Geoff Dyer spends a goodly part of his In Sheer Rage: Wrestling with D. H. Lawrence writing about not being able to write about his chosen subject. He does write reams about travelling in Europe and the States, but his is not a travel book: I think. How did I get to Dyer's book? Well, round about. Back in December I went to see Jonez and Kaufman's film Adaptation, and that sent me back to reread Nicholson Baker's funny U and I: A True Story. Tooling around the web revealed a review of Dyer's book. Dot dot dot. It also mentioned Adaptation and some other books, one of which, I'm currently reading.

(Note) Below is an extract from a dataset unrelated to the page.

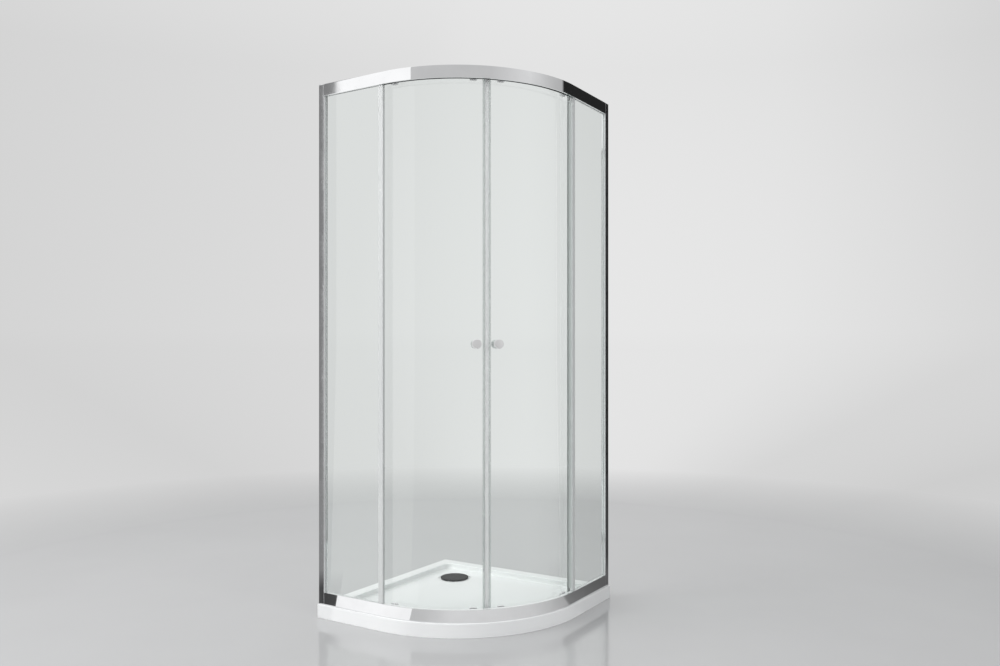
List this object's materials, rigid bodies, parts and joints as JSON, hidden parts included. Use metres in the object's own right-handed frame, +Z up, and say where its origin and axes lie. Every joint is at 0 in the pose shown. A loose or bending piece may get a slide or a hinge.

Dyer's is an Oblomovian kind of story told near the end of the universe, the end of writing, the end. He's a misanthrope, but not quite as talented as, say, Paul Theroux. Just kind of grumpy. Where Nicholson has his skin condition, which he at least shares with the object of his narrow desire, Dyer sits on a nudist beach contemplating masturbation. Now, I've not read any Lawrence, though I was exposed to Ken Russell's Women in Love back in the late '70s. (Watching Alan Bates and Oliver Read wrestle nude was enough to scar me for weeks.) I never even got around to Lady Chatterly's Lover, and -- truth be told -- I only read Catcher in the Rye a few years back. (It was a strange read at 40, and I cannot reconstruct what it would've been at 16. Helas.) Anyway, Dyer doesn't share anything with Lawrence, except maybe meeting an old lady who as a child used to deliver Lawrence's mail in the villa he rented from her family. He doesn't say aything to her, beyond "Buon giorno," he doesn't despair, but he does write about it. Sort of.
Ran across an interesting site the other day: seems that everybody's favorite search engine has become too damned popular. Keeping tabs on Google just might be a good idea. After all things are getting just too strange. Between websites tracking your online habits and the corner grocery store wanting to add you to their data warehouse before they'll sell you some bleach and condoms, it's enough to make you narapoid. But to fuel some real conspiracy theories, you can go no further than Lawrence Lessig's blog on the laws of Cyberspace.
When did I first read One, Two, Three, Infinity by George Gamow? In 7th or 8th grade, I seem to remember. I was fascinated with numbers like googol (10^100), googolplex (10^googol), and aleph-null. There's a good book on how infinity drove Georg Cantor insane.
Read a bio of Andy Warhol over the weekend and then searched around the web for any survivors from the Factory days: Joe Dallesandro, Paul Morrissey, Billy Name, Ultaviolet, Mary Woronov. In the future, nobody will be conscious for more than fifteen minutes.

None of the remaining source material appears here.